The theoretical model on paper is one thing; the live, tradable product is another. Implementation shortfall – the difference between the paper portfolio return and the actual investor return – can devour the replication's value proposition. Key considerations include transaction costs (bid-ask spreads, commissions), the liquidity of the chosen factor instruments (can you trade the size you need without moving the market?), and the frequency of rebalancing. A model that calls for daily rebalancing across dozens of global futures contracts might generate a beautiful backtest but be prohibitively expensive to run in reality.

We learned this lesson early. An early prototype of a multi-factor replicator required trading in relatively illiquid VIX futures spreads. The backtest was stellar, but in live testing, our execution costs consistently erased 30-40 basis points per rebalance. We had to go back to the drawing board, substituting with a combination of more liquid ETFs and index options, accepting a slight degradation in purity for a massive gain in practicality. This is the unsexy side of finance: the plumbing matters. A successful replication strategy isn't just about the smartest quant; it's about the collaboration between the quant, the data engineer, and the execution trader. Operational efficiency is the silent factor loading that determines real-world success or failure.
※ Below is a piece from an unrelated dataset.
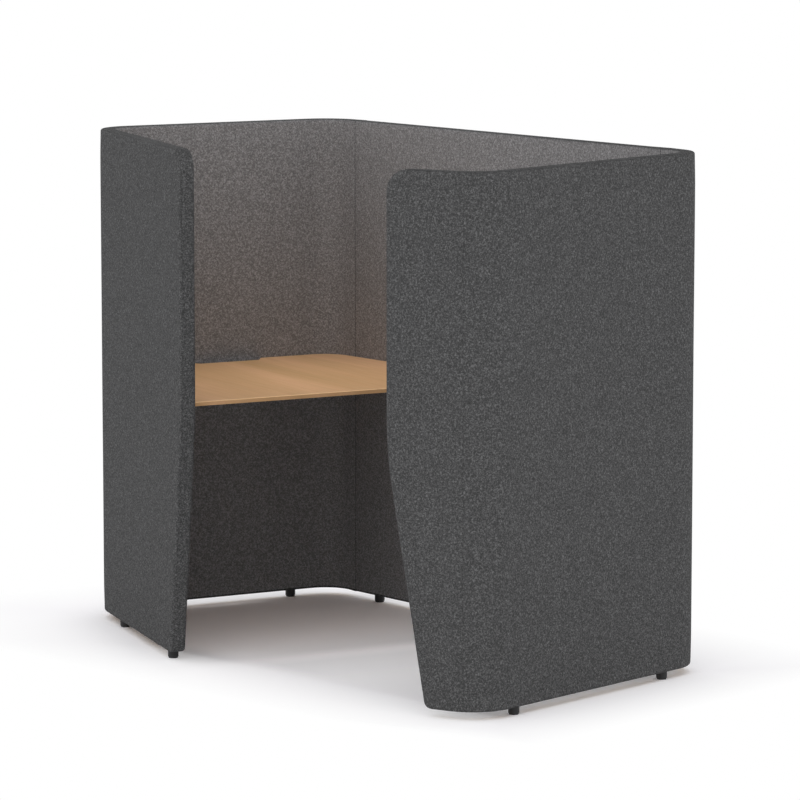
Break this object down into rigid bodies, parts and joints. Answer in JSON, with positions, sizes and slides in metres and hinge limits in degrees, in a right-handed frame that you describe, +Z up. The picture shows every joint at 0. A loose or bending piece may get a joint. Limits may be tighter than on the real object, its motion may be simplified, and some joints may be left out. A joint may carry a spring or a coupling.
{
  "type": "study carrel",
  "caption": "High-sided upholstered work booth with rounded bent walls, a side entry, a tapered wooden desk with a cable notch, and black levelling feet.",
  "frame": {"origin": "on the floor, under the middle of the footprint's box", "axes": "+Z up; +Y to the back wall behind the desk, the way the sitter faces; +X to the long side wall, with the entry at -X"},
  "size_m": [1.2388, 1.932, 1.45],
  "materials": {
    "fabric": "woven wool melange, matt",
    "plywood": "bent birch plywood, raw",
    "beech": "beech, satin lacquer",
    "steel": "zinc plated",
    "foot_plastic": "black, matt",
    "glide_nylon": "grey nylon"
  },
  "bodies": {
    "booth": {"wing_cover": "fabric", "wing_corner_cover": "fabric", "back_cover": "fabric", "back_corner_cover": "fabric", "side_cover": "fabric", "rear_corner_cover": "fabric", "rear_cover": "fabric", "return_corner_cover": "fabric", "return_cover": "fabric", "back_shell_core": "plywood", "side_core": "plywood", "rear_shell_core": "plywood", "keyhole_plates": "steel", "link_studs": "steel", "lock_plates": "steel", "lock_screws": "steel", "desk_top": "beech", "desk_rail_left": "steel", "desk_rail_right": "steel", "desk_bracket_left": "steel", "desk_bracket_right": "steel", "rail_screws": "steel", "desk_screws": "steel", "foot_inserts": "steel", "foot_studs": "steel"},
    "glide_1": {"foot_glide_1": "glide_nylon"},
    "foot_1": {"foot_1": "foot_plastic"},
    "glide_2": {"foot_glide_2": "glide_nylon"},
    "foot_2": {"foot_2": "foot_plastic"},
    "glide_3": {"foot_glide_3": "glide_nylon"},
    "foot_3": {"foot_3": "foot_plastic"},
    "glide_4": {"foot_glide_4": "glide_nylon"},
    "foot_4": {"foot_4": "foot_plastic"},
    "glide_5": {"foot_glide_5": "glide_nylon"},
    "foot_5": {"foot_5": "foot_plastic"},
    "glide_6": {"foot_glide_6": "glide_nylon"},
    "foot_6": {"foot_6": "foot_plastic"},
    "glide_7": {"foot_glide_7": "glide_nylon"},
    "foot_7": {"foot_7": "foot_plastic"},
    "glide_8": {"foot_glide_8": "glide_nylon"},
    "foot_8": {"foot_8": "foot_plastic"}
  },
  "joints": [
    {"name": "foot_1_lift", "type": "slide", "parent": "booth", "child": "glide_1", "axis": [0, 0, -1], "range_m": [0, 0.008]},
    {"name": "foot_1_turn", "type": "hinge", "parent": "glide_1", "child": "foot_1", "pos_m": [-0.56964, 0.22939, 0.015], "axis": [0, 0, -1], "range_deg": [0, 1920]},
    {"name": "foot_2_lift", "type": "slide", "parent": "booth", "child": "glide_2", "axis": [0, 0, -1], "range_m": [0, 0.008]},
    {"name": "foot_2_turn", "type": "hinge", "parent": "glide_2", "child": "foot_2", "pos_m": [-0.48195, 0.72671, 0.015], "axis": [0, 0, -1], "range_deg": [0, 1920]},
    {"name": "foot_3_lift", "type": "slide", "parent": "booth", "child": "glide_3", "axis": [0, 0, -1], "range_m": [0, 0.008]},
    {"name": "foot_3_turn", "type": "hinge", "parent": "glide_3", "child": "foot_3", "pos_m": [-0.2906, 0.94349, 0.015], "axis": [0, 0, -1], "range_deg": [0, 1920]},
    {"name": "foot_4_lift", "type": "slide", "parent": "booth", "child": "glide_4", "axis": [0, 0, -1], "range_m": [0, 0.008]},
    {"name": "foot_4_turn", "type": "hinge", "parent": "glide_4", "child": "foot_4", "pos_m": [0.1764, 0.94349, 0.015], "axis": [0, 0, -1], "range_deg": [0, 1920]},
    {"name": "foot_5_lift", "type": "slide", "parent": "booth", "child": "glide_5", "axis": [0, 0, -1], "range_m": [0, 0.008]},
    {"name": "foot_5_turn", "type": "hinge", "parent": "glide_5", "child": "foot_5", "pos_m": [0.36774, 0.72671, 0.015], "axis": [0, 0, -1], "range_deg": [0, 1920]},
    {"name": "foot_6_lift", "type": "slide", "parent": "booth", "child": "glide_6", "axis": [0, 0, -1], "range_m": [0, 0.008]},
    {"name": "foot_6_turn", "type": "hinge", "parent": "glide_6", "child": "foot_6", "pos_m": [0.57282, -0.43634, 0.015], "axis": [0, 0, -1], "range_deg": [0, 1920]},
    {"name": "foot_7_lift", "type": "slide", "parent": "booth", "child": "glide_7", "axis": [0, 0, -1], "range_m": [0, 0.008]},
    {"name": "foot_7_turn", "type": "hinge", "parent": "glide_7", "child": "foot_7", "pos_m": [0.4728, -0.70344, 0.015], "axis": [0, 0, -1], "range_deg": [0, 1920]},
    {"name": "foot_8_lift", "type": "slide", "parent": "booth", "child": "glide_8", "axis": [0, 0, -1], "range_m": [0, 0.008]},
    {"name": "foot_8_turn", "type": "hinge", "parent": "glide_8", "child": "foot_8", "pos_m": [-0.12767, -0.92199, 0.015], "axis": [0, 0, -1], "range_deg": [0, 1920]}
  ],
  "couplings": [
    {"joint": "foot_1_lift", "follows": "foot_1_turn", "m_per_rad": 0.00023873},
    {"joint": "foot_2_lift", "follows": "foot_2_turn", "m_per_rad": 0.00023873},
    {"joint": "foot_3_lift", "follows": "foot_3_turn", "m_per_rad": 0.00023873},
    {"joint": "foot_4_lift", "follows": "foot_4_turn", "m_per_rad": 0.00023873},
    {"joint": "foot_5_lift", "follows": "foot_5_turn", "m_per_rad": 0.00023873},
    {"joint": "foot_6_lift", "follows": "foot_6_turn", "m_per_rad": 0.00023873},
    {"joint": "foot_7_lift", "follows": "foot_7_turn", "m_per_rad": 0.00023873},
    {"joint": "foot_8_lift", "follows": "foot_8_turn", "m_per_rad": 0.00023873}
  ]
}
The AI Frontier: Machine Learning and Adaptive Replication

The next evolution in replication is being driven by artificial intelligence and machine learning. While traditional linear models assume static or slowly changing relationships, ML techniques like neural networks, random forests, and reinforcement learning can potentially identify complex, non-linear, and time-varying factor interactions. They can digest vast alternative datasets – news sentiment, satellite imagery, credit card transaction flows – to infer hedge fund positioning or market stress levels that might predict factor exposure shifts before they appear in the monthly return data.

Our team at JOYFUL CAPITAL is actively experimenting with LSTM (Long Short-Term Memory) networks to predict dynamic factor loadings for a global macro replication strategy. The initial results are promising but come with massive caveats. ML models are notorious "black boxes," making it difficult to explain *why* a certain exposure shift is recommended, which is a significant hurdle for investor trust and regulatory compliance. They are also prone to overfitting – learning the noise of the past rather than the signal of the future. The key, in our view, is a hybrid approach: using ML as a powerful signal generator for *when* to adjust a fundamentally sound, economically intuitive factor model. It’s about augmenting human intuition with machine scale, not replacing it. The promise is an adaptive replication strategy that can learn and evolve with the market's structural breaks, moving from static replication to dynamic emulation.

The Investor's Dilemma: A Tool, Not a Panacea

So, should every investor fire their hedge fund manager and buy a replication product? Absolutely not. Replication strategies serve a specific and valuable purpose, but they are not a universal substitute. They are excellent for gaining efficient, low-cost, and transparent exposure to the systematic beta of hedge fund strategies. They are perfect for use as a liquid, transparent core allocation or as a performance benchmark to gauge a live manager's true alpha. However, they will by design miss the true, idiosyncratic alpha generated by unique insights, complex deal structuring, or activist influence that the best discretionary managers provide.

The investor's decision tree is crucial. If the goal is to cheaply access the risk premia of "hedge fund-like" returns with daily liquidity, replication is a compelling option. If the goal is to find and bet on exceptional, non-systematic talent, then traditional fund investing, with all its costs and opacities, remains the path. The wise approach, which we advocate to our clients, is a barbell strategy: use a robust replication product for the beta core of your alternatives allocation, freeing up capital and mental bandwidth to selectively invest in high-conviction, truly alpha-seeking managers at the edges. This combines efficiency with the potential for outperformance. Replication is best understood as a powerful new instrument in the asset allocation toolkit, not as a revolution that renders all others obsolete.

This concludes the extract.